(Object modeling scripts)
__________
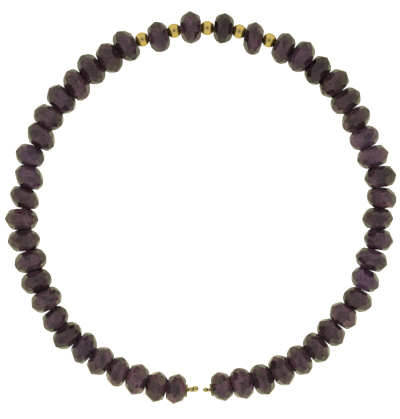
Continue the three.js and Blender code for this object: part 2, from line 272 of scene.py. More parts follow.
# %% [markdown]
# ## Helpers for a finished piece
#
# Everything on the thread is modelled at the origin in millimetres, with X along the thread and Y
# away from the wrist. `thread_matrix` says where it goes. The matrix is worked into the mesh, so the
# object itself stays at the origin, unturned.
#
# A stone's clouds and bands were in the rough before it was cut, and they are turned differently in
# each bead. So each mesh carries an attribute called grain: its points in millimetres, turned and
# moved by an amount of its own. A second attribute, tone, holds how purple and how light a piece is,
# and how light each of its facets is. That facet lightness is partly the stone's own tone and partly
# a painted reflection, for facets that mirror more or less of the tent.

# %% Put a mesh on the thread
def thread_matrix(distance, lean=0.0, outward=0.0, drop=0.0):
    point, heading = locate(distance)
    side = Vector((-math.sin(heading), math.cos(heading), 0))
    place = Matrix.Translation(point + outward * side - Vector((0, 0, drop)))
    return place @ Matrix.Rotation(heading - math.radians(lean), 4, "Z")


def mark_grain(bm, turn=Matrix(), tone=(0.0, 0.0)):
    """Writes the grain and tone attributes on every vertex, from where it is now."""
    grain = bm.verts.layers.float_vector.new("grain")
    own_tone = bm.verts.layers.float_vector.new("tone")
    for vert in bm.verts:
        vert[grain] = turn @ vert.co
        vert[own_tone] = Vector((*tone, 0))


def finished_piece(name, bm, matrix, materials, slot, *nodes, levels=0, facets=()):
    """Sets a piece in place, in metres, and hides the CAD nodes that it stands for.

    facets are the faces of a cut stone, which are shaded flat. All other faces are shaded smooth.
    """
    for face in bm.faces:
        face.smooth = face not in facets
    bmesh.ops.transform(bm, matrix=Matrix.Scale(MM, 4) @ matrix, verts=bm.verts)
    bmesh.ops.recalc_face_normals(bm, faces=bm.faces)
    mesh = bpy.data.meshes.new(name)
    bm.to_mesh(mesh)
    bm.free()
    piece = bpy.data.objects.new(name, mesh)
    for material in materials:
        mesh.materials.append(material)
    bpy.context.scene.collection.objects.link(piece)
    if levels:
        rounding = piece.modifiers.new("rounding", "SUBSURF")
        rounding.levels = rounding.render_levels = levels
    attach(piece, "root")
    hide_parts(*nodes)


print("first bead goes to", tuple(thread_matrix(beads[0]["distance"]).translation))

# %% [markdown]
# ## Node helpers for the materials
#
# Colours are written as sRGB hex, as a colour picker shows them, and Blender's sockets want linear
# light, so one function converts them. Another adds a node of any kind with its settings and links,
# and gives back the output that the next node needs.

# %% Colours and nodes
SMOOTH_RANGE = {"interpolation_type": "SMOOTHSTEP"}
OF_COLOURS = {"data_type": "RGBA"}
TIMES, MINUS, PLUS = ({"operation": name} for name in ("MULTIPLY", "SUBTRACT", "ADD"))


def hex_colour(code):
    """An sRGB hex colour as linear red, green and blue, and an alpha of 1."""

    def linear(value):
        return value / 12.92 if value <= 0.04045 else ((value + 0.055) / 1.055) ** 2.4

    return tuple(linear(int(code[i : i + 2], 16) / 255) for i in (1, 3, 5)) + (1.0,)


def add_node(tree, kind, output, settings=(), **inputs):
    """Adds a node, and gives its output of this name.

    settings are the node's own properties. Each other argument is an input, by its name with _ for
    a space, or by i and its number, and holds a value or the socket that feeds it.
    """
    node = tree.nodes.new("ShaderNode" + kind)
    for key, value in dict(settings).items():
        setattr(node, key, value)
    for key, value in inputs.items():
        if key[0] == "i" and key[1:].isdigit():
            socket = node.inputs[int(key[1:])]
        else:
            name = key.replace("_", " ")
            socket = next(socket for socket in node.inputs if socket.name == name and socket.enabled)
        if isinstance(value, bpy.types.NodeSocket):
            tree.links.new(value, socket)
        else:
            socket.default_value = value
    return next(socket for socket in node.outputs if socket.name == output and socket.enabled)


def new_material(name):
    material = bpy.data.materials.new(name)
    material.use_nodes = True
    return material, material.node_tree, material.node_tree.nodes["Principled BSDF"]


print("middle grey is", round(hex_colour("#808080")[0], 3), "in linear light")

# %% [markdown]
# ## Sapphire: corundum, hand polished
#
# These beads are cut from dark, mixed rough. The body is a deep plum, nearly black where the stone
# is thick, with brownish clouds, faint straight growth bands, small dark specks and a few pale
# flecks. The dark specks are partly inclusions and partly a painted reflection of the dark hole in
# the light tent overhead. A glass shader with a coloured volume would be the truest, but the colour
# is so deep that little light comes back out, so a plain surface shader stands for it and renders
# without noise.
#
# Each pattern below is a layer: where its value passes a range, its colour takes over. Most values
# of a noise lie between 0.35 and 0.65, so the range says how much of the stone a layer covers.

# %% The stone's own colour
PLUM_DEEP, PLUM = "#38262e", "#4f3340"
CLOUD_BROWN, CLOUD_PURPLE = "#3f2a21", "#392346"
FLECK_PALE, SILK = "#7c6576", "#625d66"
CLOUDS_PER_MM = 0.6  # clouds under 2 mm across
BROWN_PER_MM = 0.3
MOTTLES_PER_MM = 3.2  # real silk is hundredths of a millimetre, too fine to show, so this is coarser
BANDS_PER_MM = 1.6
SPECKS_PER_MM = 0.7
FLECKS_PER_MM = 0.45
WAVE_TEXTURE_RATE = 20 / math.tau  # bands per unit that a Wave Texture draws at a scale of 1
PURPLE_LESS_BROWN = 0.16  # how much a purple stone's brown clouds shrink


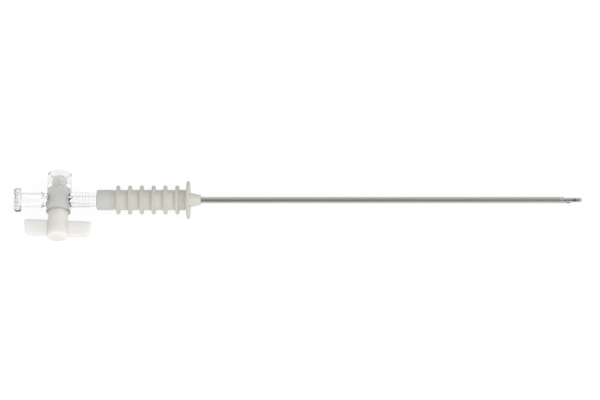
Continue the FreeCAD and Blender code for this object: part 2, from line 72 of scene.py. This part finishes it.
class Line:
    """One value in a finish. Sums on it add Math nodes, and node() adds any other kind."""

    def __init__(self, tree, socket=None):
        self.tree = tree
        self.socket = socket

    def node(self, kind, settings=None, sockets=None, out=0):
        """Adds a node and gives the value of its output out, by name or number."""
        made = self.tree.nodes.new("ShaderNode" + kind)
        for name, setting in (settings or {}).items():
            if name == "stops":
                ramp = made.color_ramp.elements
                while len(ramp) < len(setting):
                    ramp.new(0.5)
                for stop, (place, level) in zip(ramp, setting):
                    stop.position = place
                    stop.color = (level, level, level, 1)
            else:
                setattr(made, name, setting)
        for name, given in (sockets or {}).items():
            if isinstance(given, Line):
                self.tree.links.new(given.socket, made.inputs[name])
            else:
                made.inputs[name].default_value = given
        return Line(self.tree, made.outputs[out])

    def maths(self, operation, one, other=0.0):
        return self.node("Math", {"operation": operation}, {0: one, 1: other})

    def __add__(self, other):
        return self.maths("ADD", self, other)

    def __sub__(self, other):
        return self.maths("SUBTRACT", self, other)

    def __rsub__(self, other):
        return self.maths("SUBTRACT", other, self)

    def __mul__(self, other):
        return self.maths("MULTIPLY", self, other)

    def __gt__(self, other):
        return self.maths("GREATER_THAN", self, other)

    __radd__ = __add__
    __rmul__ = __mul__

    def between(self, low, high, to_low=0.0, to_high=1.0):
        """Runs smoothly from to_low to to_high as this value goes from low to high."""
        ends = {"From Min": low, "From Max": high, "To Min": to_low, "To Max": to_high}
        return self.node("MapRange", {"interpolation_type": "SMOOTHSTEP"}, {"Value": self, **ends})

    def blend(self, plain, other):
        """A colour that goes from plain to other as this value goes from 0 to 1."""
        colours = {6: (*plain, 1), 7: (*other, 1)}
        return self.node("Mix", {"data_type": "RGBA"}, {0: self, **colours}, out=2)


def finish_of(name, fixed):
    """A new material, its Principled shader with fixed values set, and the place on the piece."""
    finish = bpy.data.materials.new(name)
    finish.use_nodes = True
    shader = finish.node_tree.nodes["Principled BSDF"]
    for socket, setting in fixed.items():
        shader.inputs[socket].default_value = setting
    place = Line(finish.node_tree).node("TexCoord", out="Object")
    return finish, shader, place


def grain(place, size, stretch=(1, 1, 1), detail=2.0):
    """Soft random mottling whose spots are about size metres across, longer along a low stretch."""
    spots = place.node("Mapping", sockets={"Vector": place, "Scale": stretch})
    return spots.node("TexNoise", sockets={"Vector": spots, "Scale": 1 / size, "Detail": detail})


def axes(place):
    """The three coordinates of a place, each as a value of its own."""
    return [place.node("SeparateXYZ", sockets={0: place}, out=axis) for axis in "XYZ"]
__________
**WHAT THE TASK REQUIRES:** Begin with the line containing "Continue the FreeCAD", end with the line containing "self.socket = socket", and transcribe exactly every line in that span, with nothing added.

**FULL SOLUTION:**
Continue the FreeCAD and Blender code for this object: part 2, from line 72 of scene.py. This part finishes it.
class Line:
    """One value in a finish. Sums on it add Math nodes, and node() adds any other kind."""

    def __init__(self, tree, socket=None):
        self.tree = tree
        self.socket = socket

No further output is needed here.